Work to be completed: Quote only the lines from the line containing "for thing in" to the line containing "bpy.data.objects.remove(obj)", with both of those lines included, please, exactly as written.

Provided entries:
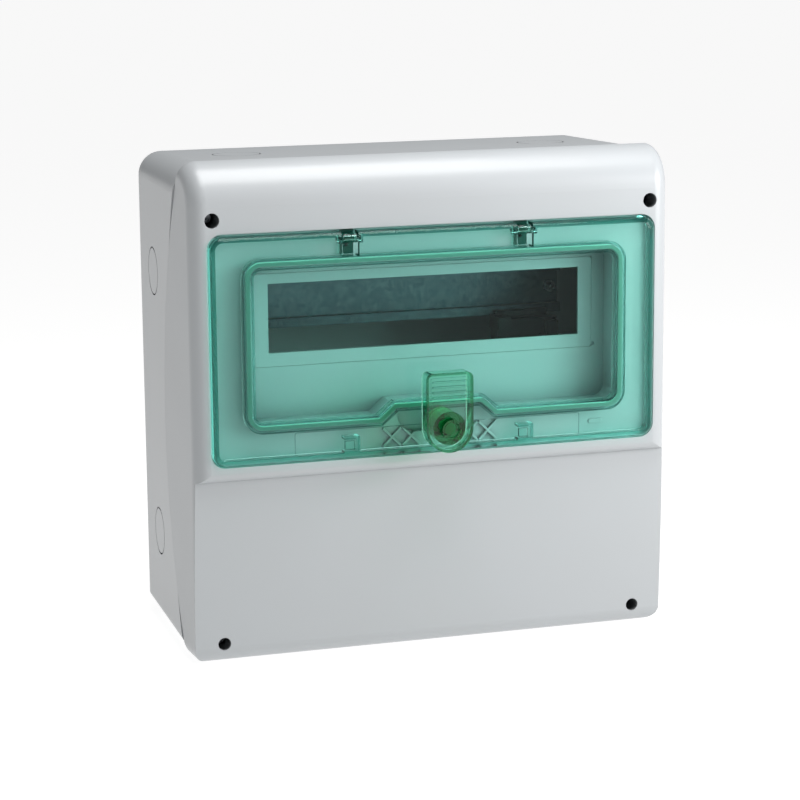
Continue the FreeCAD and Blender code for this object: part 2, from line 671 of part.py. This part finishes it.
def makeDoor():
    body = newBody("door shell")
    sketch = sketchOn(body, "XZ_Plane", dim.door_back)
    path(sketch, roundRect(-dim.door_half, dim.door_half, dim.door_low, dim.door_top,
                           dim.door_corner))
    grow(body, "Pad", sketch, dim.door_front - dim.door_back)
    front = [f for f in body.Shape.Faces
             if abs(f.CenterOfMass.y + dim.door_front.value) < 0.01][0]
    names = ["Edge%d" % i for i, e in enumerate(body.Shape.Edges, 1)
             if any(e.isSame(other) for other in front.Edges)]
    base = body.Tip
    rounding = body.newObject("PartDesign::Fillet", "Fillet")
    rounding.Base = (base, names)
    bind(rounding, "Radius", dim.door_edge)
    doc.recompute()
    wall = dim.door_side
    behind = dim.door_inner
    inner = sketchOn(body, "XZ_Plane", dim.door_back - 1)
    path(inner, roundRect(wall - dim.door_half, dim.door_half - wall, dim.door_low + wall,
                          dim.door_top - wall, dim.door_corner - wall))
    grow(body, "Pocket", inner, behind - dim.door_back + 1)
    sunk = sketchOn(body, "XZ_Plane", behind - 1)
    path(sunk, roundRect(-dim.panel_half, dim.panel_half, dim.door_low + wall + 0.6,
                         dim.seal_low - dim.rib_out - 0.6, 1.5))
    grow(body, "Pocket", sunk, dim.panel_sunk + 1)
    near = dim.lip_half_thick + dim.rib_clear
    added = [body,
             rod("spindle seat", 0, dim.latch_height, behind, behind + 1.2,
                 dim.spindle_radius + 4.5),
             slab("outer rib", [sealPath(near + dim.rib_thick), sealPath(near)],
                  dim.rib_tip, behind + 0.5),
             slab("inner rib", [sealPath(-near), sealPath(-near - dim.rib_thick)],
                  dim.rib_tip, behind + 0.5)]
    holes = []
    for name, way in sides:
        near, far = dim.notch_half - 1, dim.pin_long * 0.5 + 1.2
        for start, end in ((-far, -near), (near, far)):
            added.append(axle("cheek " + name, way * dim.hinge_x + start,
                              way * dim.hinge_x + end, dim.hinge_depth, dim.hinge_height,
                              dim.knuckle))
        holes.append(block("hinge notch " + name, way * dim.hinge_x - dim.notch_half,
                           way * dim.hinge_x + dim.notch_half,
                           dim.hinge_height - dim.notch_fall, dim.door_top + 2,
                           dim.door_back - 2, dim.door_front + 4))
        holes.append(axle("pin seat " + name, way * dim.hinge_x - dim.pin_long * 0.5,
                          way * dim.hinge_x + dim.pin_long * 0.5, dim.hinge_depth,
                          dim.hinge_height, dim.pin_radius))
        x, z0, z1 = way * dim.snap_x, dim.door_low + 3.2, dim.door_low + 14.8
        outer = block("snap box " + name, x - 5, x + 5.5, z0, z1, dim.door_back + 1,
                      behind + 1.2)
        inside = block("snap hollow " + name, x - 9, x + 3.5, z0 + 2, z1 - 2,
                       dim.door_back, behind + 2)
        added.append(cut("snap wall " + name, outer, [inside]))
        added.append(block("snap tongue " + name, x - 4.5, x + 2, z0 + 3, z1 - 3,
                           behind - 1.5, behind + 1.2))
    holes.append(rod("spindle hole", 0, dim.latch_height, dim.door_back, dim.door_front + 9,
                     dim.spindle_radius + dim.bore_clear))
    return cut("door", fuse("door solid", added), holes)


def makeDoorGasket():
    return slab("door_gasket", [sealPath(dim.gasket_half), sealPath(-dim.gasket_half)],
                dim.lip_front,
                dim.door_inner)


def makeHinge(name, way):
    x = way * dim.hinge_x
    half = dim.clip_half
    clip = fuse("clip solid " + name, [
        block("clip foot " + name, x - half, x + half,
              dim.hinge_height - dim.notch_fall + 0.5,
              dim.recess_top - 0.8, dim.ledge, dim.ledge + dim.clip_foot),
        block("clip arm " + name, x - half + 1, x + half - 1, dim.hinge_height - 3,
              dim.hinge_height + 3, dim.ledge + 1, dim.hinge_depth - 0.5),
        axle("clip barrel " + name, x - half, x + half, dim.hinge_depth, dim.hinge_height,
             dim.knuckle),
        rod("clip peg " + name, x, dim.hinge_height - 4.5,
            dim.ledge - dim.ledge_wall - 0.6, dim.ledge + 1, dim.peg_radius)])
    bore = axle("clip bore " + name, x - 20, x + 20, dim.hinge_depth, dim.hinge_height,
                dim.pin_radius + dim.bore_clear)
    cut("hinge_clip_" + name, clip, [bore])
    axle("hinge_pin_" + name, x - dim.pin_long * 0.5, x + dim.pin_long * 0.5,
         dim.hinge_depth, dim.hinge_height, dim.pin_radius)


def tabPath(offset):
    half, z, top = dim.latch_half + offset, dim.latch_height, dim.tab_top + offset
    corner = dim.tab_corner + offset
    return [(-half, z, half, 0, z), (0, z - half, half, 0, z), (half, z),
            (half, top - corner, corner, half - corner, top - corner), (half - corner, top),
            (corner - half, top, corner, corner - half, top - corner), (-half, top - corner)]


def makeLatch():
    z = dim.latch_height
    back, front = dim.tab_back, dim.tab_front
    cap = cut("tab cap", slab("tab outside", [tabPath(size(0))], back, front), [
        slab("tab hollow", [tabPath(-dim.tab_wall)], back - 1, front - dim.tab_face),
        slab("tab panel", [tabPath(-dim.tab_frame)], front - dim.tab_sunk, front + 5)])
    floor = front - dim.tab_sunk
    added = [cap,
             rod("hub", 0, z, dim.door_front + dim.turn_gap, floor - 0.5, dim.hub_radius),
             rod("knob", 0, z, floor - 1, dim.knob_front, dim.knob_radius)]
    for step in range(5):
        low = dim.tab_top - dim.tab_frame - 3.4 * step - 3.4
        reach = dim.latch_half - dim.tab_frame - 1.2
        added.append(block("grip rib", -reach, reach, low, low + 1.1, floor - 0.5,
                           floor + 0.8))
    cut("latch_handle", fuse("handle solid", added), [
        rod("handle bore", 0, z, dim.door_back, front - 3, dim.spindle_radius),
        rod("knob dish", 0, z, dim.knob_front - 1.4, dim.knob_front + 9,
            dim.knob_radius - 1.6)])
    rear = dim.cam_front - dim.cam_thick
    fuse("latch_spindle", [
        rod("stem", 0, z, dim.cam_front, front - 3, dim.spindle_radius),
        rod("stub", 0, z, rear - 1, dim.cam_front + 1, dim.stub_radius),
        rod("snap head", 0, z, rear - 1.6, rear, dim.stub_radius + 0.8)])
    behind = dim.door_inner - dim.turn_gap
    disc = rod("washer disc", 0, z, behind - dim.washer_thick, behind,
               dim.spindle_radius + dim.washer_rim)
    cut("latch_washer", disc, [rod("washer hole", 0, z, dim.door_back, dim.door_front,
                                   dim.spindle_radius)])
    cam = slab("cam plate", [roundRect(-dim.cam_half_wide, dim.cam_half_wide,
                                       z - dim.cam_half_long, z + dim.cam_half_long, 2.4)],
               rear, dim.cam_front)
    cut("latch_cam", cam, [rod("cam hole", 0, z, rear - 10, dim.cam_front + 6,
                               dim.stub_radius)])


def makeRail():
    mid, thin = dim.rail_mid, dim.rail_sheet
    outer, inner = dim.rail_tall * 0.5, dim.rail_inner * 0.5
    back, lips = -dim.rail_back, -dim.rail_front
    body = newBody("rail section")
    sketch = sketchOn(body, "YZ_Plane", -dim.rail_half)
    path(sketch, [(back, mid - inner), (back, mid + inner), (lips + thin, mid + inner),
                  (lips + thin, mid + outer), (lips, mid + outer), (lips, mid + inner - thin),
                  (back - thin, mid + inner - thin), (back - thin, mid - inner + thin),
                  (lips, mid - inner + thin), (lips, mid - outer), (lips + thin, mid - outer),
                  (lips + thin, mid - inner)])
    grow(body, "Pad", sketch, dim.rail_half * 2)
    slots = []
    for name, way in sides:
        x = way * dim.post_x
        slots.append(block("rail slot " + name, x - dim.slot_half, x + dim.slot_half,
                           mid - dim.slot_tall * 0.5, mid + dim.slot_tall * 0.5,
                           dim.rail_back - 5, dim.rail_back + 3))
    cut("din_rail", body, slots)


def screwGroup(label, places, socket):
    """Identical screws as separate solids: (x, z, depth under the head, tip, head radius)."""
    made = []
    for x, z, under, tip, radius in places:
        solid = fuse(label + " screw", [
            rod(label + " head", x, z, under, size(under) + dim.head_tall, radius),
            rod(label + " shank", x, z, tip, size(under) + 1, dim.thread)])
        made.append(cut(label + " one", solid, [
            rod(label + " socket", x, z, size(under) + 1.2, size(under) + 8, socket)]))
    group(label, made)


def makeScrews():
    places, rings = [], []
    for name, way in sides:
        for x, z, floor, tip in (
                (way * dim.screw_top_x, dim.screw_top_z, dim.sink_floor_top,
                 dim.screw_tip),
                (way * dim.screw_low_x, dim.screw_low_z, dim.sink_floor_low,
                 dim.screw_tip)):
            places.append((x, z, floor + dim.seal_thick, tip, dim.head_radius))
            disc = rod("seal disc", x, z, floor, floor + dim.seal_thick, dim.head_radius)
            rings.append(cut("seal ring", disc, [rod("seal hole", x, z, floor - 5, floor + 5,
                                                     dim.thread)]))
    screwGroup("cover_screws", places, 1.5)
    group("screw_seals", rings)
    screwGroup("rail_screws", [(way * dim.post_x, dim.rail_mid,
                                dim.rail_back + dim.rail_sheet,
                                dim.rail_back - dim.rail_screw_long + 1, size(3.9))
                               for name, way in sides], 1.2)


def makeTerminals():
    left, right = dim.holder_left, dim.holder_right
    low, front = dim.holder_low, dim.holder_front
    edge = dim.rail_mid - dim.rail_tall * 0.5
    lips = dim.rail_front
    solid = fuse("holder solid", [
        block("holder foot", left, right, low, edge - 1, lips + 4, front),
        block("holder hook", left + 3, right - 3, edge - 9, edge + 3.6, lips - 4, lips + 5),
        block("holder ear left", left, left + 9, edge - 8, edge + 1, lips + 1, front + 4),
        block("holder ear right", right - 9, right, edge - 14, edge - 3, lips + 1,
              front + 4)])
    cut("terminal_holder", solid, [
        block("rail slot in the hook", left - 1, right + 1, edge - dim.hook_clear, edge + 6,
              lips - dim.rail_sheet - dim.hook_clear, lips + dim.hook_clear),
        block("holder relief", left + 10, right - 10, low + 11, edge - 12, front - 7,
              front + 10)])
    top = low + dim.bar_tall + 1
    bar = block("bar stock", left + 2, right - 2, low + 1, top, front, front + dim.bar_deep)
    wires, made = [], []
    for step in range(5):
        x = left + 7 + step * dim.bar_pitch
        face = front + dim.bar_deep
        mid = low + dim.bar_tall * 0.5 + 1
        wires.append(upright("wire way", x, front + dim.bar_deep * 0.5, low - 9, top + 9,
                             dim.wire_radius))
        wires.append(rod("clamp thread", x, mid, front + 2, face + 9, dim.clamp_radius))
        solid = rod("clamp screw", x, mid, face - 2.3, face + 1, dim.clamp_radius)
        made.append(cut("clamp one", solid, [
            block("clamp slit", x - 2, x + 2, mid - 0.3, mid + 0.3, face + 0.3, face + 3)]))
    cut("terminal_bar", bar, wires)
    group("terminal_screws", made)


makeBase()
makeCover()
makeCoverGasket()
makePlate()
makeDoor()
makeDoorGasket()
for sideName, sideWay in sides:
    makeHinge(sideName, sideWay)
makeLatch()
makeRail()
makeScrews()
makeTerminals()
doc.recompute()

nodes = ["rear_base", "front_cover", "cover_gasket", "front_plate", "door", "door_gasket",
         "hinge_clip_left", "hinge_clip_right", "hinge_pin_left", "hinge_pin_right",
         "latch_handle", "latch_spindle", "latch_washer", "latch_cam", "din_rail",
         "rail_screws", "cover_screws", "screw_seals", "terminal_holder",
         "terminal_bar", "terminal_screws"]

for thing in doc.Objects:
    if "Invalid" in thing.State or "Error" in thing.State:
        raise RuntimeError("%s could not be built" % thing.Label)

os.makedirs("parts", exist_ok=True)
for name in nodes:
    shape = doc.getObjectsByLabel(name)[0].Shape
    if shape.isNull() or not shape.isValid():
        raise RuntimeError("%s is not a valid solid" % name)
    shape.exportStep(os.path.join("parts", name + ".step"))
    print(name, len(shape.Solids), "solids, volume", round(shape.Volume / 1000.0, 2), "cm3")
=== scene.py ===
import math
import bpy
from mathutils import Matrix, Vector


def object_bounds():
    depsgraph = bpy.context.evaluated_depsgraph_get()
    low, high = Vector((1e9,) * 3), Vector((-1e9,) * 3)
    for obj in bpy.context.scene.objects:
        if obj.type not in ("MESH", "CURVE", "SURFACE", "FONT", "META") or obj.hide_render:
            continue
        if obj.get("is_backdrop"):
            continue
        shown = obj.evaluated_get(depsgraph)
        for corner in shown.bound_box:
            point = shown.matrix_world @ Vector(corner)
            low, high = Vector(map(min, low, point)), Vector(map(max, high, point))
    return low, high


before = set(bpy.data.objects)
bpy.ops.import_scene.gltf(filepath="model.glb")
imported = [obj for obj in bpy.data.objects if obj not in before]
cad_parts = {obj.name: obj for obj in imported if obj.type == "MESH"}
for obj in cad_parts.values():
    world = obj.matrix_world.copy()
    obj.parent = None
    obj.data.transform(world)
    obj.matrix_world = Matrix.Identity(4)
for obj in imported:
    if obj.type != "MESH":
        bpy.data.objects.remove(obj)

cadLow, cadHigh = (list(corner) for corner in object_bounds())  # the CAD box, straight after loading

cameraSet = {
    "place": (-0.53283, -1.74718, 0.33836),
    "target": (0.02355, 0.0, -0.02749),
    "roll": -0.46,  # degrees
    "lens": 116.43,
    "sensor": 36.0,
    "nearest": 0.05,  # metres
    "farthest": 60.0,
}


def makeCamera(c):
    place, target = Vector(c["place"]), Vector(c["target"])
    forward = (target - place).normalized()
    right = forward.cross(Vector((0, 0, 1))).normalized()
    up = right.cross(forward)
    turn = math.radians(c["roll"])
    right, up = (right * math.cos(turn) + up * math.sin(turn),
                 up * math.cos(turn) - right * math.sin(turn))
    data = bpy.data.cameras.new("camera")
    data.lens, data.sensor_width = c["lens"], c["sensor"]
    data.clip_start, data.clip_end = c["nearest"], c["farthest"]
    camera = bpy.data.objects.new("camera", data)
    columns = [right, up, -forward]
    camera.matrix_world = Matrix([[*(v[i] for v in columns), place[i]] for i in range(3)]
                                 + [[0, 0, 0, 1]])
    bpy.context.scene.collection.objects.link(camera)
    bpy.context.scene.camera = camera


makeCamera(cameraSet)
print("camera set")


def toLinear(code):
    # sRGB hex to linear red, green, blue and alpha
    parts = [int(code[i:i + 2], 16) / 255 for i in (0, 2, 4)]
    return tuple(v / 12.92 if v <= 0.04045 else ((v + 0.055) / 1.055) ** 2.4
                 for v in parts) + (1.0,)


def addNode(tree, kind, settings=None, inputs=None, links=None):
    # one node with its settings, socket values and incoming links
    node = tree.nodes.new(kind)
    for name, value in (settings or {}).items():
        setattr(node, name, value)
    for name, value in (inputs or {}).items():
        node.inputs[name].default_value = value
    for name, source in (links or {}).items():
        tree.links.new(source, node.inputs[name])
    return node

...

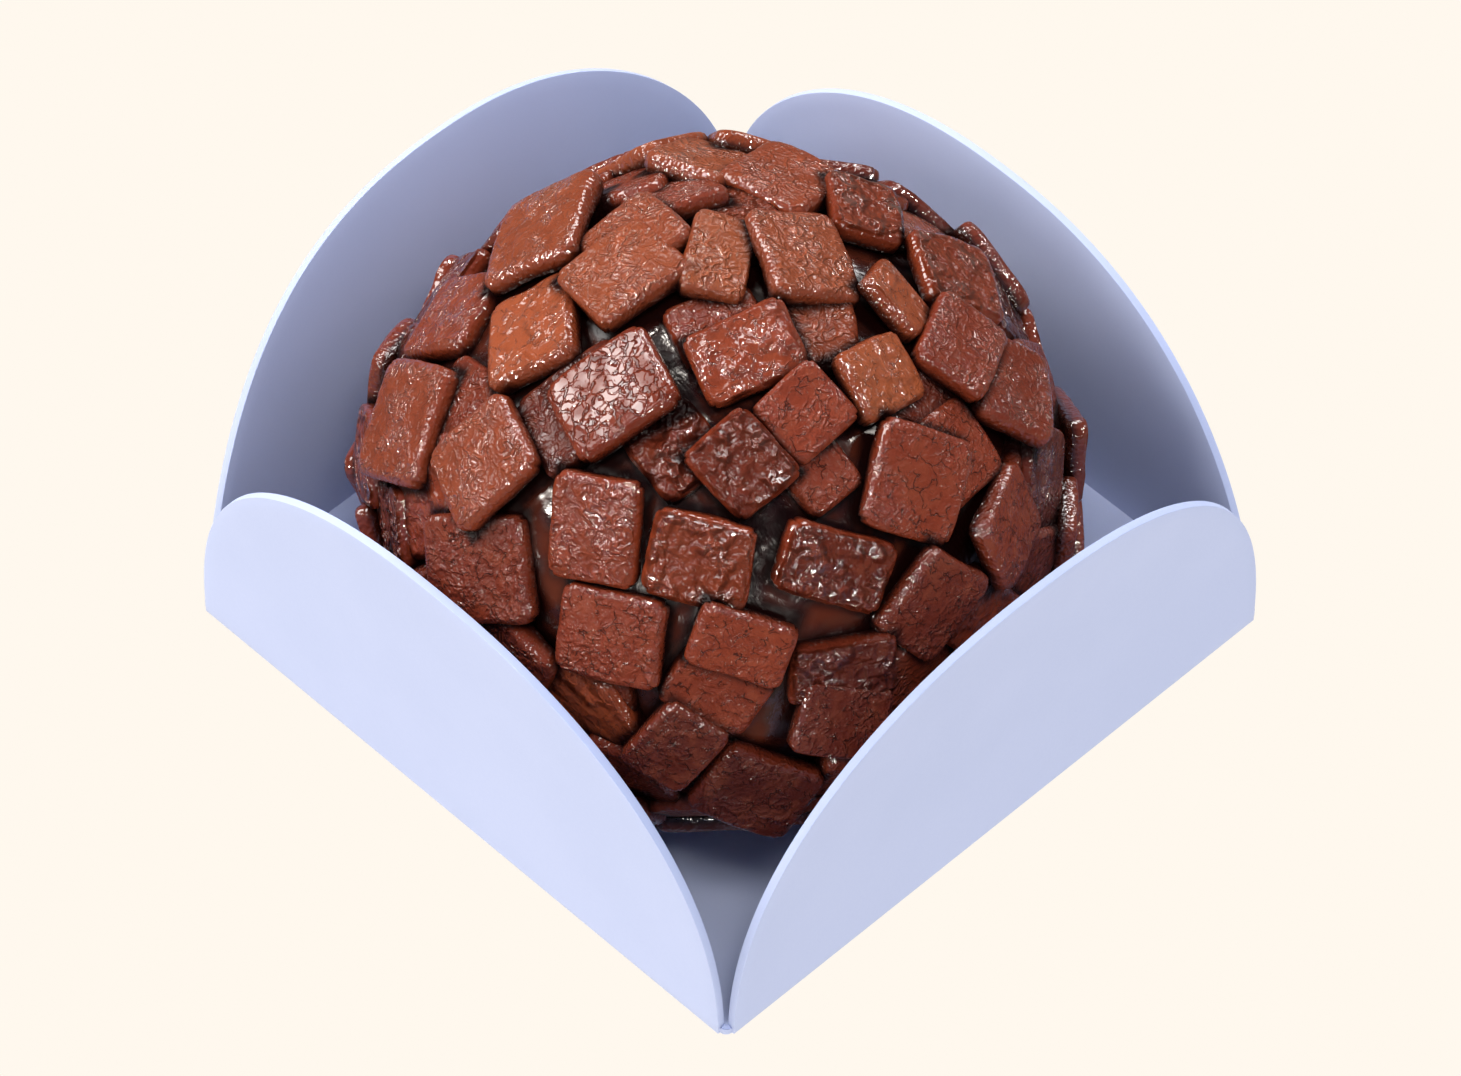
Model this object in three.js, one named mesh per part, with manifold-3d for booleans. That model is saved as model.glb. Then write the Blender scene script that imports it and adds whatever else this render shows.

Final result:
for thing in doc.Objects:
    if "Invalid" in thing.State or "Error" in thing.State:
        raise RuntimeError("%s could not be built" % thing.Label)

os.makedirs("parts", exist_ok=True)
for name in nodes:
    shape = doc.getObjectsByLabel(name)[0].Shape
    if shape.isNull() or not shape.isValid():
        raise RuntimeError("%s is not a valid solid" % name)
    shape.exportStep(os.path.join("parts", name + ".step"))
    print(name, len(shape.Solids), "solids, volume", round(shape.Volume / 1000.0, 2), "cm3")
=== scene.py ===
import math
import bpy
from mathutils import Matrix, Vector


def object_bounds():
    depsgraph = bpy.context.evaluated_depsgraph_get()
    low, high = Vector((1e9,) * 3), Vector((-1e9,) * 3)
    for obj in bpy.context.scene.objects:
        if obj.type not in ("MESH", "CURVE", "SURFACE", "FONT", "META") or obj.hide_render:
            continue
        if obj.get("is_backdrop"):
            continue
        shown = obj.evaluated_get(depsgraph)
        for corner in shown.bound_box:
            point = shown.matrix_world @ Vector(corner)
            low, high = Vector(map(min, low, point)), Vector(map(max, high, point))
    return low, high


before = set(bpy.data.objects)
bpy.ops.import_scene.gltf(filepath="model.glb")
imported = [obj for obj in bpy.data.objects if obj not in before]
cad_parts = {obj.name: obj for obj in imported if obj.type == "MESH"}
for obj in cad_parts.values():
    world = obj.matrix_world.copy()
    obj.parent = None
    obj.data.transform(world)
    obj.matrix_world = Matrix.Identity(4)
for obj in imported:
    if obj.type != "MESH":
        bpy.data.objects.remove(obj)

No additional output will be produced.